Pro-choice Democrats and women's health activists are up in arms over the eleventh hour deal. Ellie Smeal of Ms. Magazine denounces the Stupak amendment as a betrayal of women:
Millions of poor and middle-class women would be denied abortion coverage and millions more would lose the coverage they already have, since 85 percent of private plans now cover abortion. Far from being abortion-neutral, the Stupak amendment is a giant step backward for women. It's unacceptable. In the compromise to get the bill passed, women and their health-care rights were thrown under the bus.
Jacobson calls the Stupak language a "monumental setback." If an insurance plan accepts customers who take government subsidies, then nobody on that plan could have abortion coverage--not even those who were paying their whole premium out of pocket. In effect, the Stupak amendment would be "a total ban on public and private money for abortion coverage," Jacobson said.
In TAPPED, Michelle Goldberg accuses the Democrats of "leaving women behind" in their rush to pass health care reform at any cost. Goldberg warns that if the amendment becomes law, Democrats will have handed the anti-abortion lobby its biggest victory since the 2003 Partial Birth Abortion Act.
In the Nation, Eyal Press argues that the Stupak amendment would be an especially cruel blow to poor women:
If this highly regressive amendment makes its way into the legislation that Barack Obama eventually signs, millions of less affluent women who obtain access to affordable health insurance will thus join the ranks of low-income women on Medicaid, most of whom live in states that don't cover abortion procedures. The two-tiered system that dictates who in America has "choice" (more privileged women do, less affluent women do not) will be further entrenched.
The House bill is not yet the law of the land.
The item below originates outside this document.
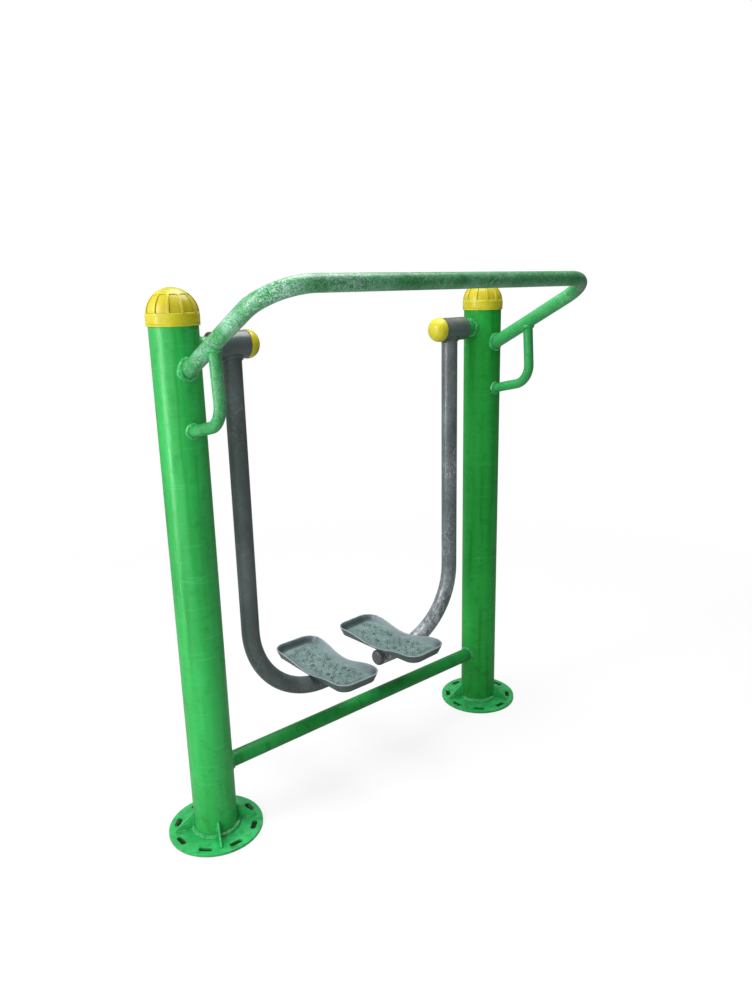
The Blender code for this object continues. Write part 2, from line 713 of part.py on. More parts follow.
def arm_path(sign):
    """The arm's axis from inside the hub down and round to its inner end."""
    inward = -sign
    top = Vector((inward * ARM_INSET, 0, 0))
    corner = top - Vector((0, 0, ARM_DROP))
    end = corner + Vector((inward * ARM_REACH, 0, 0))
    return filleted([top, corner, end], ARM_BEND_RADIUS, ARM_BEND_STEPS)


def make_arm(side, arm, steel):
    """The bent arm tube, its top shaped to the underside of the hub."""
    sign = SIDES[side]
    bar = tube(arm_path(sign), ARM_RADIUS, ARM_WALL, TUBE_SIDES, Vector((0, 1, 0)))
    solid = piece(f"{side}_swing_arm", bar, steel, arm)
    reach = HUB_LENGTH / 2 + CUT_OVERRUN
    hub_path = [Vector((-reach, 0, 0)), Vector((reach, 0, 0))]
    hub_shape = rod(hub_path, HUB_DIAMETER / 2 + SEAT_GAP, HUB_SIDES, Vector((0, 0, 1)))
    shape_with(solid, cutter(f"{side}_hub_cope", hub_shape, arm))


def make_arm_plug(side, arm, plastic):
    """The rounded plug in the arm's open end."""
    sign = SIDES[side]
    inward = -sign
    corner = ARM_PLUG_CORNER
    skirt_radius = ARM_RADIUS - ARM_WALL - SEAT_GAP
    skirt_end = -ARM_PLUG_SKIRT_LENGTH
    profile = [(skirt_end, 0), (skirt_end, skirt_radius), (SEAT_GAP, skirt_radius), (SEAT_GAP, ARM_RADIUS)]
    for step in range(CORNER_STEPS + 1):
        angle = step / CORNER_STEPS * math.pi / 2
        along = ARM_PLUG_DEPTH - corner + corner * math.sin(angle)
        profile.append((along, ARM_RADIUS - corner + corner * math.cos(angle)))
    profile.append((ARM_PLUG_DEPTH, 0))
    end = arm_path(sign)[-1]
    plug = turned([(inward * along, radius) for along, radius in profile], TUBE_SIDES, closed=False)
    plug.transform(Matrix.Translation(end))
    piece(f"{side}_arm_plug", plug, plastic, arm)


def bolt_places():
    """The four bolts, in the saddle's own frame."""
    x = BOLT_SPACING_ALONG_ARM / 2
    y = BOLT_SPACING_ACROSS_ARM / 2
    return [(-x, -y), (x, -y), (x, y), (-x, y)]


def bolt_hole_cutter(name, base, top, parent):
    bm = bmesh.new()
    radius = BOLT_DIAMETER / 2 + BOLT_CLEARANCE
    for x, y in bolt_places():
        path = [Vector((x, y, base)), Vector((x, y, top))]
        absorb(bm, rod(path, radius, HOLE_SIDES, Vector((1, 0, 0))))
    return cutter(name, bm, parent)


def make_saddle(side, arm, seat, steel):
    """The plate that carries the footplate, its underside shaped to the arm tube."""
    low = (-SADDLE_LENGTH / 2, -SADDLE_WIDTH / 2, SADDLE_TOP - SADDLE_THICKNESS)
    high = (SADDLE_LENGTH / 2, SADDLE_WIDTH / 2, SADDLE_TOP)
    solid = piece(f"{side}_saddle_plate", box(low, high), steel, seat)
    arm_shape = rod(arm_path(SIDES[side]), ARM_RADIUS + SEAT_GAP, TUBE_SIDES, Vector((0, 1, 0)))
    shape_with(solid, cutter(f"{side}_arm_cope", arm_shape, arm))
    base = low[2] - CUT_OVERRUN
    holes = bolt_hole_cutter(f"{side}_saddle_hole_cutter", base, high[2] + CUT_OVERRUN, seat)
    shape_with(solid, holes)


def plate_outline(inset):
    """The footplate's outline, drawn in by an inset. Its corners are round and its sides bow a little."""
    half_length = PLATE_LENGTH / 2
    half_end = PLATE_END_WIDTH / 2
    waist_draw = (PLATE_END_WIDTH - PLATE_WAIST_WIDTH) / 2
    side_half = half_length - PLATE_CORNER_RADIUS
    quarter = []
    for step in range(SIDE_STEPS + 1):
        y = side_half * step / SIDE_STEPS
        wave = math.pi * y / side_half
        x = half_end - waist_draw * (1 + math.cos(wave)) / 2
        slope = waist_draw * math.sin(wave) * math.pi / side_half / 2
        normal = Vector((1, -slope)).normalized()
        quarter.append((x - inset * normal.x, y - inset * normal.y))
    for step in range(1, CORNER_STEPS + 1):
        angle = math.pi / 2 * step / CORNER_STEPS
        radius = PLATE_CORNER_RADIUS - inset
        x = half_end - PLATE_CORNER_RADIUS + radius * math.cos(angle)
        y = side_half + radius * math.sin(angle)
        quarter.append((x, y))
    right = [(x, -y) for x, y in quarter[:0:-1]] + quarter
    return right + [(-x, -y) for x, y in right]


def rim_height(y):
    """The wall is low midway and full at toe and heel."""
    share = min(abs(y) / (PLATE_LENGTH / 2 - PLATE_CORNER_RADIUS), 1.0)
    blend = (1 - math.cos(math.pi * share)) / 2
    return PLATE_RIM_WAIST + (PLATE_RIM_END - PLATE_RIM_WAIST) * blend


def plate_shell():
    """Floor and flared wall, as one skin round the outline."""
    bm = bmesh.new()
    rim = plate_outline(0)
    heights = [rim_height(y) for _, y in rim]
    flares = [PLATE_FLARE * height / PLATE_RIM_END for height in heights]
    foot = plate_outline(PLATE_FLARE)
    inner_rim = plate_outline(PLATE_WALL)
    inner_foot = plate_outline(PLATE_FLARE + PLATE_WALL)
    rings = []
    for outline, levels in ((foot, None), (rim, heights), (inner_rim, heights), (inner_foot, None)):
        level = PLATE_FLOOR if outline is inner_foot else 0
        points = []
        for index, (x, y) in enumerate(outline):
            if levels is not None:
                draw = 1 - flares[index] / PLATE_FLARE
                base = foot[index] if outline is rim else inner_foot[index]
                x = x + (base[0] - x) * draw
                y = y + (base[1] - y) * draw
            points.append(bm.verts.new((x, y, level if levels is None else levels[index])))
        rings.append(points)
    skin(bm, rings)
    bm.faces.new(rings[0])
    bm.faces.new(rings[-1])
    return bm


def stud_places():
    """Staggered rows of studs, clear of the walls, the bolts and the drain holes."""
    keep_out = [(x, y, BOLT_HEAD_DIAMETER) for x, y in plate_bolt_places()]
    keep_out += [(x, y, DRAIN_DIAMETER) for x, y in drain_places()]
    places = []
    rows = int((PLATE_LENGTH / 2 - PLATE_FLARE - PLATE_WALL - STUD_MARGIN) / STUD_PITCH)
    for row in range(-rows, rows + 1):
        y = row * STUD_PITCH
        share = min(abs(y) / (PLATE_LENGTH / 2 - PLATE_CORNER_RADIUS), 1.0)
        waist_draw = (PLATE_END_WIDTH - PLATE_WAIST_WIDTH) / 2
        half_width = PLATE_END_WIDTH / 2 - waist_draw * (1 + math.cos(math.pi * share)) / 2
        reach = half_width - PLATE_FLARE - PLATE_WALL - STUD_MARGIN
        shift = STUD_PITCH / 2 if row % 2 else 0
        count = int((reach - shift) / STUD_PITCH)
        columns = [shift + STUD_PITCH * k for k in range(count + 1)]
        for x in sorted({-c for c in columns} | set(columns)):
            gaps = [math.hypot(x - kx, y - ky) - (size + STUD_DIAMETER) / 2 for kx, ky, size in keep_out]
            if min(gaps) > SEAT_GAP:
                places.append((x, y))
    return places


def plate_bolt_places():
    """The bolts, in the footplate's own frame."""
    return [(x, y - PLATE_SETBACK) for x, y in bolt_places()]


def drain_places():
    """Two rows of three drain holes, one under the toes and one under the heel."""
    columns = (-DRAIN_ROW_PITCH, 0, DRAIN_ROW_PITCH)
    return [(x, y) for y in (-DRAIN_DISTANCE, DRAIN_DISTANCE) for x in columns]


def make_footplate(side, seat, plate, casting):
    """The cast tray, with studs on its floor, drain holes and stiffening ribs under it."""
    solid = piece(f"{side}_footplate", plate_shell(), casting, plate)

    studs = bmesh.new()
    for x, y in stud_places():
        root = Vector((x, y, PLATE_FLOOR - STUD_HEIGHT))
        top = Vector((x, y, PLATE_FLOOR + STUD_HEIGHT))
        stud = bmesh.new()
        rings = [
            ring(stud, root, Vector((0, 0, 1)), Vector((1, 0, 0)), STUD_DIAMETER, STUD_SIDES),
            ring(stud, top, Vector((0, 0, 1)), Vector((1, 0, 0)), STUD_DIAMETER / 3, STUD_SIDES),
        ]
        skin(stud, rings)
        for end in rings:
            stud.faces.new(end)
        absorb(studs, stud)
    shape_with(solid, cutter(f"{side}_stud_shapes", studs, plate), "UNION")

    ribs = bmesh.new()
    rib_start = SADDLE_WIDTH / 2 + PLATE_SETBACK + PLATE_RIB_HEIGHT
    rib_end = PLATE_LENGTH / 2 - PLATE_CORNER_RADIUS
    for x in (-PLATE_RIB_SPACING / 2, PLATE_RIB_SPACING / 2):
        for way in (-1, 1):
            low = (x - PLATE_RIB_THICKNESS / 2, min(way * rib_start, way * rib_end), -PLATE_RIB_HEIGHT)
            high = (x + PLATE_RIB_THICKNESS / 2, max(way * rib_start, way * rib_end), PLATE_FLOOR / 2)
            absorb(ribs, box(low, high))
    shape_with(solid, cutter(f"{side}_rib_shapes", ribs, plate), "UNION")

    drains = bmesh.new()
    for x, y in drain_places():
        path = [Vector((x, y, -CUT_OVERRUN)), Vector((x, y, PLATE_FLOOR + CUT_OVERRUN))]
        absorb(drains, rod(path, DRAIN_DIAMETER / 2, HOLE_SIDES, Vector((1, 0, 0))))
    shape_with(solid, cutter(f"{side}_drain_cutter", drains, plate))
    top = SADDLE_TOP + SEAT_GAP + PLATE_FLOOR + CUT_OVERRUN
    shape_with(solid, bolt_hole_cutter(f"{side}_plate_hole_cutter", SADDLE_TOP - CUT_OVERRUN, top, seat))


def make_bolts(side, seat, zinc):
    """Four bolts, each with its nut run up under the saddle plate."""
    head_base = SADDLE_TOP + SEAT_GAP + PLATE_FLOOR + SEAT_GAP
    nut_top = SADDLE_TOP - SADDLE_THICKNESS - SEAT_GAP
    nut_radius = BOLT_NUT_ACROSS_FLATS / math.sqrt(3)
    nut_base = nut_top - BOLT_NUT_THICKNESS
    profile = [
        (nut_base - BOLT_TIP, 0),
        (nut_base - BOLT_TIP, BOLT_DIAMETER / 2),
        (nut_base, BOLT_DIAMETER / 2),
        (nut_base, nut_radius),
        (nut_top, nut_radius),
        (nut_top, BOLT_DIAMETER / 2),
        (head_base, BOLT_DIAMETER / 2),
        (head_base, BOLT_HEAD_DIAMETER / 2),
        (head_base + BOLT_HEAD_HEIGHT, BOLT_HEAD_DIAMETER / 3),
        (head_base + BOLT_HEAD_HEIGHT, 0),
    ]
    for number, (x, y) in enumerate(bolt_places(), start=1):
        bolt = turned(profile, BOLT_SIDES, "Z", closed=False)
        bolt.transform(Matrix.Translation((x, y, 0)))
        piece(f"{side}_footplate_bolt_{number}", bolt, zinc, seat)


def main():
    clear_scene()
    green = paint("green_powder_coat", (0.03, 0.42, 0.10), 0.32, 0.0)
    grey = paint("grey_powder_coat", (0.16, 0.19, 0.20), 0.38, 0.0)
    yellow = paint("yellow_plastic", (0.62, 0.50, 0.03), 0.35, 0.0)
    cast = paint("painted_casting", (0.20, 0.29, 0.28), 0.50, 0.0)
    bright = paint("machined_steel", (0.55, 0.55, 0.56), 0.30, 1.0)

    frame = group("walker", (0, POST_LINE, 0), None)
    posts = {}
    copes = {}
    for side, sign in SIDES.items():
        posts[side] = group(f"{side}_post_axis", (sign * POST_SPACING / 2, 0, 0), frame)
        copes[side] = post_cope(f"{side}_tube_cope", posts[side])
    make_crossbeam(frame, green, copes.values())
    make_handrail(frame, green, copes.values())

    for side, sign in SIDES.items():
        make_post(side, posts[side], green)
        make_flange(side, posts[side], green)
        make_gussets(side, posts[side], green)
        make_cap(side, posts[side], yellow)
        make_grip(side, frame, green, copes[side])

        pivot = group(f"{side}_pivot", (sign * HUB_MIDDLE, 0, PIVOT_HEIGHT), frame)
        arm = group(f"{side}_arm", (0, 0, 0), pivot)
        seat = group(f"{side}_saddle_seat", (-sign * (ARM_INSET + PLATE_FROM_ARM), 0, -ARM_DROP), arm)
        seat.rotation_euler.z = sign * PLATE_TOE_OUT[side]
        plate = group(f"{side}_plate_seat", (0, PLATE_SETBACK, SADDLE_TOP + SEAT_GAP), seat)
        make_collar(side, pivot, green)
        make_axle(side, pivot, bright)
        make_axle_fittings(side, pivot, bright)
        for end, start in (("cap_end", CAP_END_BEARING), ("post_end", POST_END_BEARING)):
            make_bearing(side, end, start, pivot, arm, bright)
        make_hub(side, arm, grey)
        make_hub_cap(side, arm, yellow)
        make_arm(side, arm, grey)
        make_arm_plug(side, arm, grey)
        make_saddle(side, arm, seat, grey)
        make_footplate(side, seat, plate, cast)
        make_bolts(side, seat, bright)


main()
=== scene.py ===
from math import cos, dist, hypot, pi, radians, sin, sqrt, tan, tau

import bmesh
import bpy
from mathutils import Matrix, Vector, noise


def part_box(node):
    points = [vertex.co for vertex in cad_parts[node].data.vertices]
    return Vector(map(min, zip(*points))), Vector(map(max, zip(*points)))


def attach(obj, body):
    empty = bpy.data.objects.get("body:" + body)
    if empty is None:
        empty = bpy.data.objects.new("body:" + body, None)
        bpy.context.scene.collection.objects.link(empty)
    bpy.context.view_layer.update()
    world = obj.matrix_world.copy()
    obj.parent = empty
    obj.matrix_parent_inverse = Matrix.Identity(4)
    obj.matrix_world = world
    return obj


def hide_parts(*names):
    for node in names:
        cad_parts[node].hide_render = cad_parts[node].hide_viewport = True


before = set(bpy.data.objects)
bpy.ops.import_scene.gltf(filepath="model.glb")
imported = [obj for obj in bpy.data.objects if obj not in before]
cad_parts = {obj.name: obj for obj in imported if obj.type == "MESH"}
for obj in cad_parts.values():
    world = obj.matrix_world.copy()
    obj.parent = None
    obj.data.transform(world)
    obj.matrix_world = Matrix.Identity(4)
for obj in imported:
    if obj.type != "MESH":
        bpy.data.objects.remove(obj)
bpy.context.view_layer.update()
SIDES = {"left": -1, "right": 1}
ALONG_X, ALONG_Y, UP = Vector((1, 0, 0)), Vector((0, 1, 0)), Vector((0, 0, 1))
FINE = 1
TINY = 1e-7
MERGE_DISTANCE = 2e-6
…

There is still time to strip the Stupak language out in conference (the merging process whereby the House bill is combined with whatever comes out of the Senate).
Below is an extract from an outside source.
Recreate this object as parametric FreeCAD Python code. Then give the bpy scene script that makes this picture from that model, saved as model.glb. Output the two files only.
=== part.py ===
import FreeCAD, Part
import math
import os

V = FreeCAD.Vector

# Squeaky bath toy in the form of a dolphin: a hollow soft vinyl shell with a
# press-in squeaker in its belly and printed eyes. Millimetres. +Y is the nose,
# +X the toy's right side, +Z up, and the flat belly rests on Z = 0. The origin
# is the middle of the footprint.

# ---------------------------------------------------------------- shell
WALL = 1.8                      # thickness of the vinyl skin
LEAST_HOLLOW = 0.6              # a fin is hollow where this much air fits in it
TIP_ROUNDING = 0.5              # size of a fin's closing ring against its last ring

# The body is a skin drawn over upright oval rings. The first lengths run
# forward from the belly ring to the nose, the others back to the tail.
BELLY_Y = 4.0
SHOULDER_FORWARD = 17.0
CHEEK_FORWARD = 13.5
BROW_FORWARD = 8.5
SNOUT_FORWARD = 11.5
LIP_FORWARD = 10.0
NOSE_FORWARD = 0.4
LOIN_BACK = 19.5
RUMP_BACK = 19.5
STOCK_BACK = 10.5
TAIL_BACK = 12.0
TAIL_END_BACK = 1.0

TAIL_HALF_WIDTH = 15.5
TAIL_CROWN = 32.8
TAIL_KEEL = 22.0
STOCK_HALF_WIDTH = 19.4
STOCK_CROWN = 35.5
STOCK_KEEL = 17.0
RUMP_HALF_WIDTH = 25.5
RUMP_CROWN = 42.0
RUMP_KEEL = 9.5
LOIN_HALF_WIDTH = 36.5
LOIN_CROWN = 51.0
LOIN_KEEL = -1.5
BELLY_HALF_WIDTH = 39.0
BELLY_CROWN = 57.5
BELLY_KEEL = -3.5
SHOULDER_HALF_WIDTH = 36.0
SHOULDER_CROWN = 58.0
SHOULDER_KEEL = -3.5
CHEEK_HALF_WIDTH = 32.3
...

But will it actually get stripped out in the senate? Sen. Ben Nelson (D-NE) announced that "If it isn't clear that government money is not to be used to fund abortions, I won't vote for it."
On a conference call yesterday, Sen. Arlen Specter (D-PA) told The Pulse that he was optimistic that a compromise could be worked out. "Ben Nelson said he wasn't going to support a bill if it isn't clear that government money won't be used to fund abortions," Specter said, "Well, we can make it clear that if someone wants to buy abortion coverage with her own money, she can do it."